Problem description:
Locate and copy each line in the data that contains the word "rigid".

┌─ Material provided

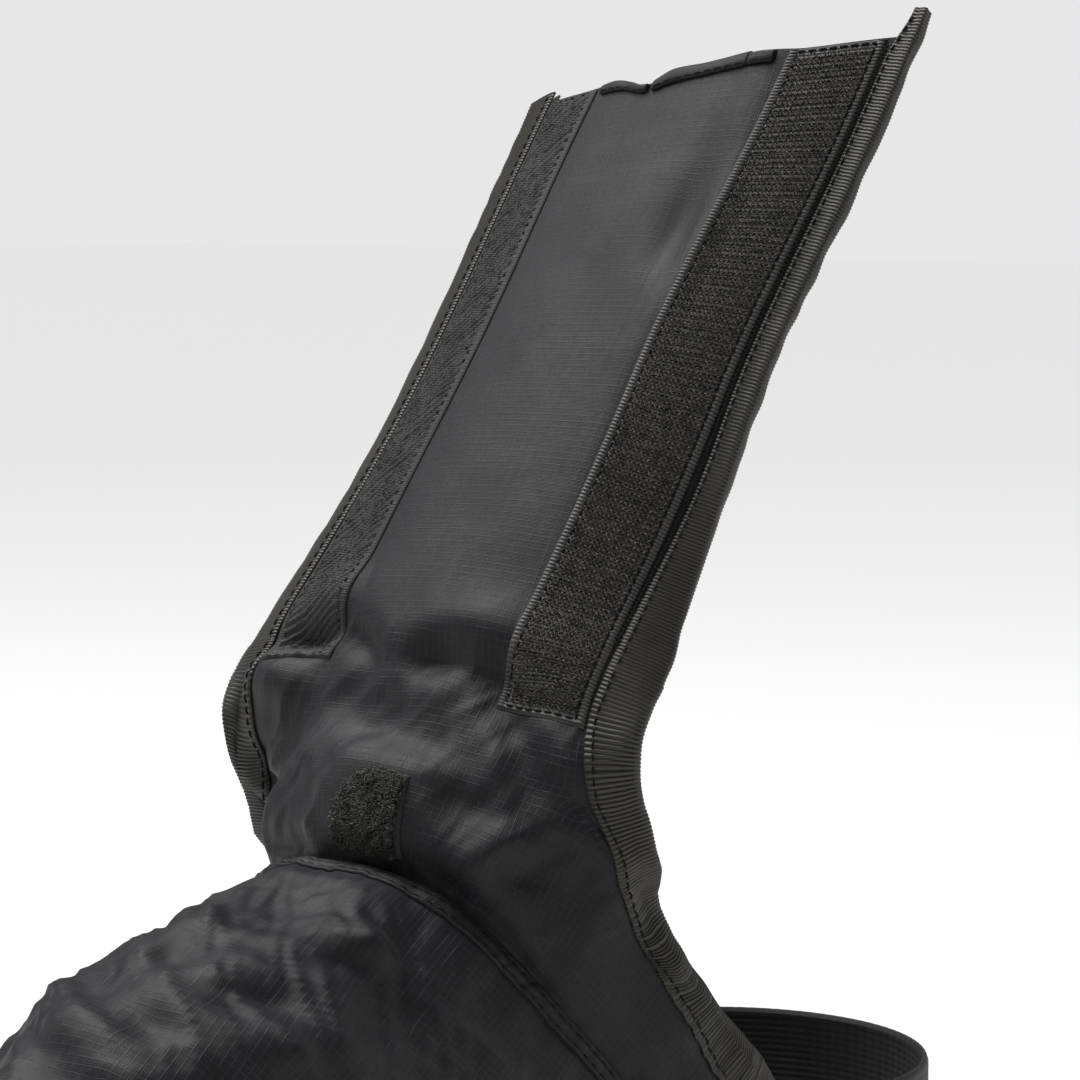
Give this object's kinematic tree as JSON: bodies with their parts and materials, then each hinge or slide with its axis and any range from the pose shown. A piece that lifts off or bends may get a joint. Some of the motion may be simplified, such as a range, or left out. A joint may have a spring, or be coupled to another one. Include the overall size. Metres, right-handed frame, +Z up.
{
  "type": "boot gaiter",
  "caption": "Spat-style boot gaiter: cloth foot cover with instep seam, leaning shin panel with hook and loop edge tapes, elastic heel strap and underfoot strap with ladder lock.",
  "frame": {"origin": "middle of the underfoot strap, on its underside, on the centre plane of the cover", "axes": "+Z up, toe toward -Y, hook tape on +X, loop tape on -X"},
  "size_m": [0.117, 0.3087, 0.3128],
  "materials": {
    "coated_ripstop": "coated ripstop weave, low sheen",
    "loop_pile": "matte loop pile",
    "hook_pile": "moulded nylon hooks on woven tape",
    "grosgrain": "ribbed grosgrain",
    "ribbed_elastic": "ribbed elastic webbing",
    "nylon_webbing": "woven webbing",
    "moulded_plastic": "satin moulded acetal",
    "thread": "polyester sewing thread"
  },
  "bodies": {
    "foot_cover": {"vamp_panel": "coated_ripstop", "ankle_panel": "coated_ripstop", "instep_seam": "coated_ripstop", "loop_patch": "loop_pile", "hook_side_rear_binding": "grosgrain", "loop_side_rear_binding": "grosgrain", "hem_binding": "grosgrain", "underfoot_strap": "nylon_webbing", "buckle_anchor_tab": "nylon_webbing", "strap_bar_tacks": "thread"},
    "shin": {"shin_panel": "coated_ripstop", "top_hem": "coated_ripstop"},
    "hook_wing": {"hook_edge_cloth": "coated_ripstop", "hook_tape": "hook_pile", "hook_edge_binding": "grosgrain"},
    "loop_wing": {"loop_edge_cloth": "coated_ripstop", "loop_tape": "loop_pile", "loop_edge_binding": "grosgrain"},
    "heel_band": {"heel_strap": "ribbed_elastic"},
    "lock": {"ladder_lock": "moulded_plastic"},
    "tail": {"strap_tail": "nylon_webbing"}
  },
  "joints": [
    {"name": "ankle_fold", "type": "hinge", "parent": "foot_cover", "child": "shin", "pos_m": [0, -0.0503, 0.1716], "axis": [1, 0, 0], "range_deg": [-3, 115]},
    {"name": "hook_wing_fold", "type": "hinge", "parent": "shin", "child": "hook_wing", "pos_m": [0.02225, 0.0003, 0.23586], "axis": [-0.0061, 0.5775, 0.8164], "range_deg": [-25, 55]},
    {"name": "loop_wing_fold", "type": "hinge", "parent": "shin", "child": "loop_wing", "pos_m": [-0.02225, 0.00174, 0.23237], "axis": [-0.0063, -0.6097, -0.7926], "range_deg": [-25, 55]},
    {"name": "heel_strap_swing", "type": "hinge", "parent": "foot_cover", "child": "heel_band", "pos_m": [0, 0.0205, 0.058], "axis": [1, 0, 0], "range_deg": [-20, 40]},
    {"name": "lock_swing", "type": "hinge", "parent": "foot_cover", "child": "lock", "pos_m": [0.0567, 0, 0.05], "axis": [0, -1, 0], "range_deg": [0, 30]},
    {"name": "tail_slide", "type": "slide", "parent": "lock", "child": "tail", "axis": [0, 0, -1], "range_m": [0, 0.008]}
  ]
}
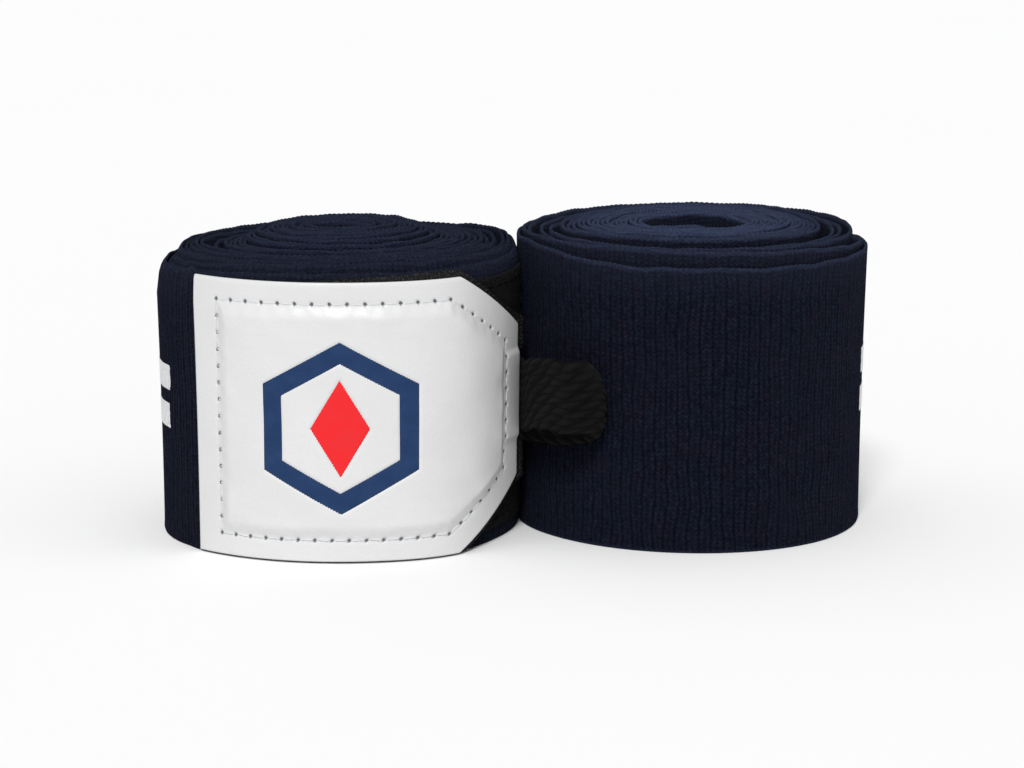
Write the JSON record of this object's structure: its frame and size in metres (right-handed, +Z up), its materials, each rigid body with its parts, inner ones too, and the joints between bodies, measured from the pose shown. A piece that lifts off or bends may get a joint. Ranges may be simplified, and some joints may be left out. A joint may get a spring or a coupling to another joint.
{
  "type": "hand wrap",
  "caption": "Pair of boxing hand wraps: ribbed elastic bands rolled up, each closed by a padded hook-and-loop tab that opens and carries a webbing thumb loop.",
  "frame": {"origin": "centre of the pair's footprint, on the surface that the rolls stand on", "axes": "+Z up along both roll axes; +X from wrap a to wrap b; -Y is the side that wrap a's tab faces"},
  "size_m": [0.1268, 0.0732, 0.0554],
  "materials": {
    "band_knit": "ribbed elastic cotton knit, matte, slightly fuzzy",
    "navy_thread": "matte sewing thread",
    "white_print": "flexible print, satin",
    "loop_tape": "brushed soft loop pile",
    "black_thread": "matte sewing thread",
    "hook_tape": "woven tape with moulded hooks",
    "foam": "thin open-cell foam",
    "white_leather": "coated synthetic leather, satin",
    "white_thread": "bonded sewing thread",
    "navy_ink": "pressed-in film, satin",
    "red_ink": "pressed-in film, satin",
    "webbing": "coarse braided webbing, matte"
  },
  "bodies": {
    "wrap_a": {"wrap_a_band": "band_knit", "wrap_a_end_hem_stitching": "navy_thread", "wrap_a_band_print": "white_print", "wrap_a_loop_panel": "loop_tape", "wrap_a_loop_panel_stitching": "black_thread"},
    "tab_a": {"wrap_a_band_tuck": "band_knit", "wrap_a_hook_tape": "hook_tape", "wrap_a_patch_foam": "foam", "wrap_a_patch_cover": "white_leather", "wrap_a_patch_stitching": "white_thread", "wrap_a_emblem_ring": "navy_ink", "wrap_a_emblem_rhombus": "red_ink", "wrap_a_thumb_loop_tails": "webbing"},
    "thumb_loop_a": {"wrap_a_thumb_loop": "webbing"},
    "wrap_b": {"wrap_b_band": "band_knit", "wrap_b_end_hem_stitching": "navy_thread", "wrap_b_band_print": "white_print", "wrap_b_loop_panel": "loop_tape", "wrap_b_loop_panel_stitching": "black_thread"},
    "tab_b": {"wrap_b_band_tuck": "band_knit", "wrap_b_hook_tape": "hook_tape", "wrap_b_patch_foam": "foam", "wrap_b_patch_cover": "white_leather", "wrap_b_patch_stitching": "white_thread", "wrap_b_emblem_ring": "navy_ink", "wrap_b_emblem_rhombus": "red_ink", "wrap_b_thumb_loop_tails": "webbing"},
    "thumb_loop_b": {"wrap_b_thumb_loop": "webbing"}
  },
  "joints": [
    {"name": "tab_open_a", "type": "hinge", "parent": "wrap_a", "child": "tab_a", "pos_m": [-0.05523, -0.0244, 0.0246], "axis": [0, 0, -1], "range_deg": [0, 100]},
    {"name": "thumb_loop_swing_a", "type": "hinge", "parent": "tab_a", "child": "thumb_loop_a", "pos_m": [0.00098, -0.01274, 0.02575], "axis": [0, 0, -1], "range_deg": [0, 25]},
    {"name": "wrap_apart", "type": "slide", "parent": "wrap_a", "child": "wrap_b", "axis": [1, 0, 0], "range_m": [0, 0.08]},
    {"name": "tab_open_b", "type": "hinge", "parent": "wrap_b", "child": "tab_b", "pos_m": [0.05523, 0.0244, 0.0246], "axis": [0, 0, -1], "range_deg": [0, 100]},
    {"name": "thumb_loop_swing_b", "type": "hinge", "parent": "tab_b", "child": "thumb_loop_b", "pos_m": [-0.00098, 0.01274, 0.02575], "axis": [0, 0, -1], "range_deg": [0, 25]}
  ]
}
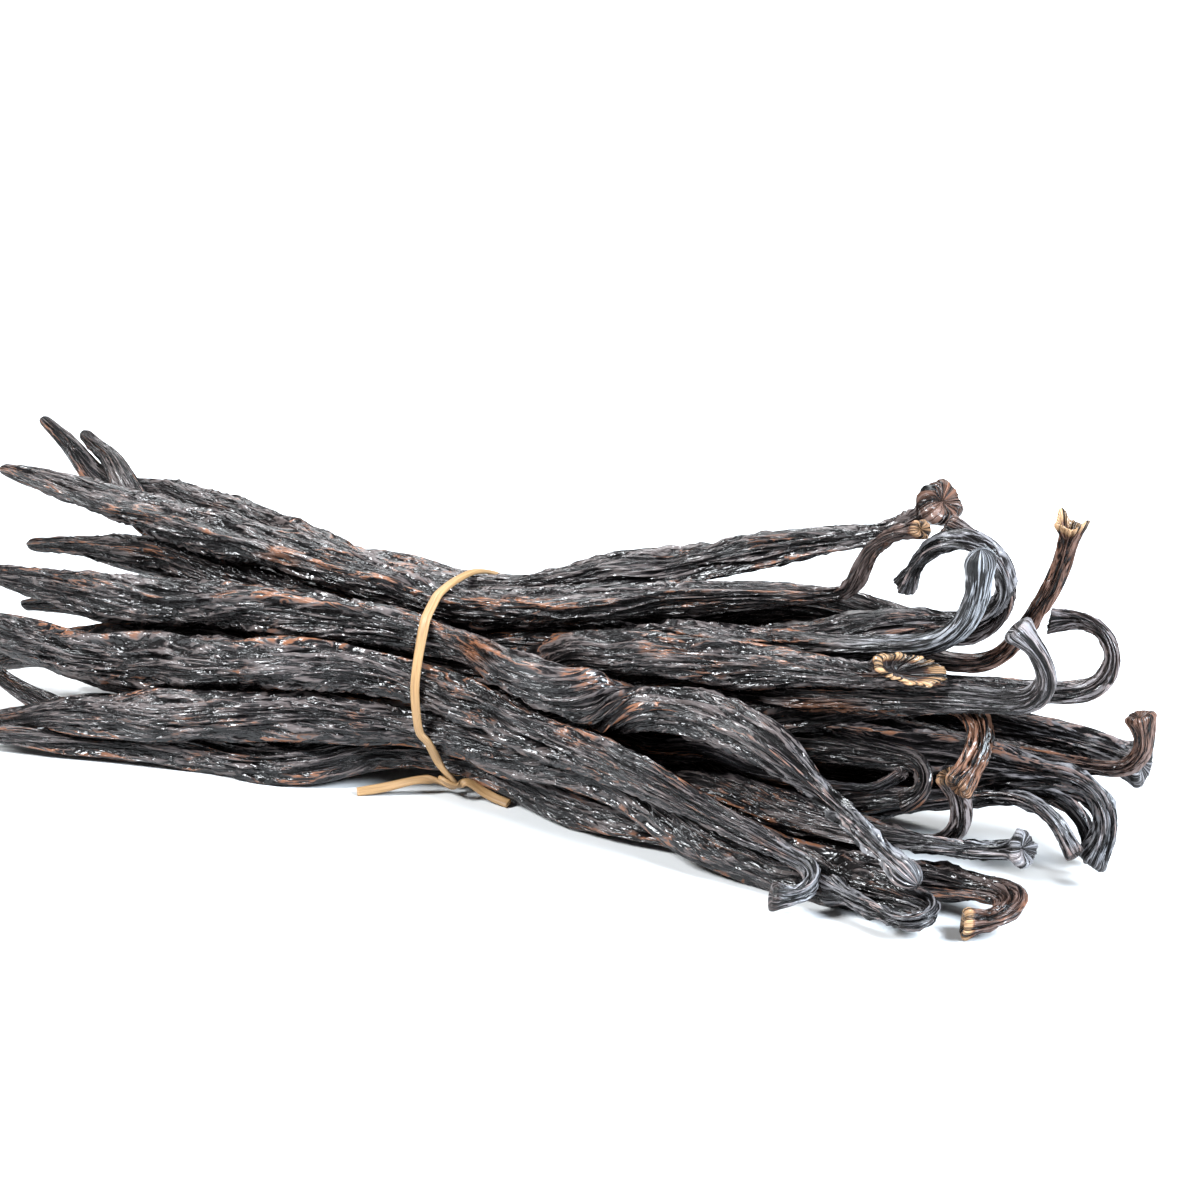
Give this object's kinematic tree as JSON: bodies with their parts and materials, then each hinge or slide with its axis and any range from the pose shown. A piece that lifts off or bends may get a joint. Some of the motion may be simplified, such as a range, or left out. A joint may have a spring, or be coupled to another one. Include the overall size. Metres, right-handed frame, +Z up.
{
  "type": "bundle of vanilla pods",
  "caption": "Bundle of cured vanilla pods with curled stem ends, tied round its middle with a strand of raffia and lying on its side.",
  "frame": {"origin": "middle of the bounding box's underside, on the surface that the bundle lies on", "axes": "+X along the pods towards their curled stem ends, +Z up, +Y away from the side with the knot"},
  "size_m": [0.2184, 0.0551, 0.057],
  "materials": {
    "pod_skin": "wrinkled, satin, slightly oily",
    "raffia": "dry split palm fibre"
  },
  "bodies": {
    "root": {"pods": "pod_skin", "tie": "raffia"}
  },
  "joints": []
}
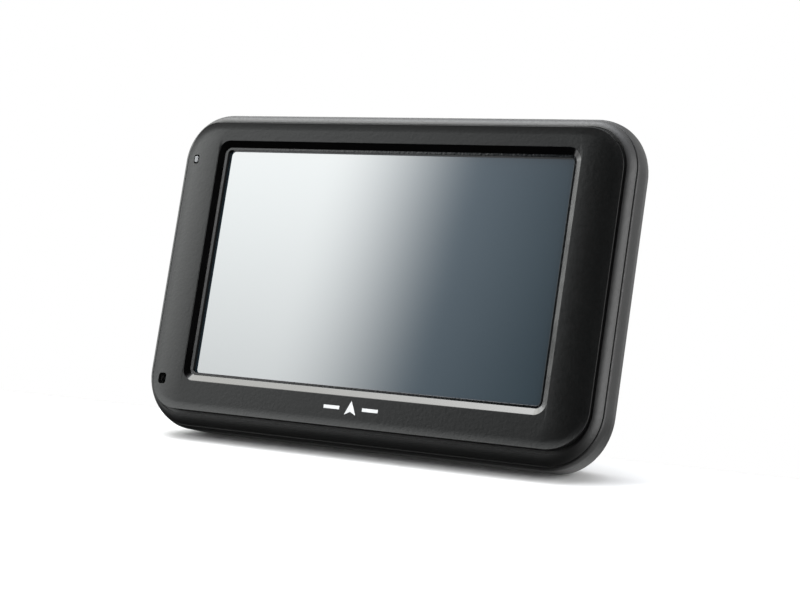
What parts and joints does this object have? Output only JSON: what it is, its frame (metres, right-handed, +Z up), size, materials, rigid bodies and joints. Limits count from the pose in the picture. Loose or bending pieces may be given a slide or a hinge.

└─

The reply:
Write the JSON record of this object's structure: its frame and size in metres (right-handed, +Z up), its materials, each rigid body with its parts, inner ones too, and the joints between bodies, measured from the pose shown. A piece that lifts off or bends may get a joint. Ranges may be simplified, and some joints may be left out. A joint may get a spring or a coupling to another joint.
What parts and joints does this object have? Output only JSON: what it is, its frame (metres, right-handed, +Z up), size, materials, rigid bodies and joints. Limits count from the pose in the picture. Loose or bending pieces may be given a slide or a hinge.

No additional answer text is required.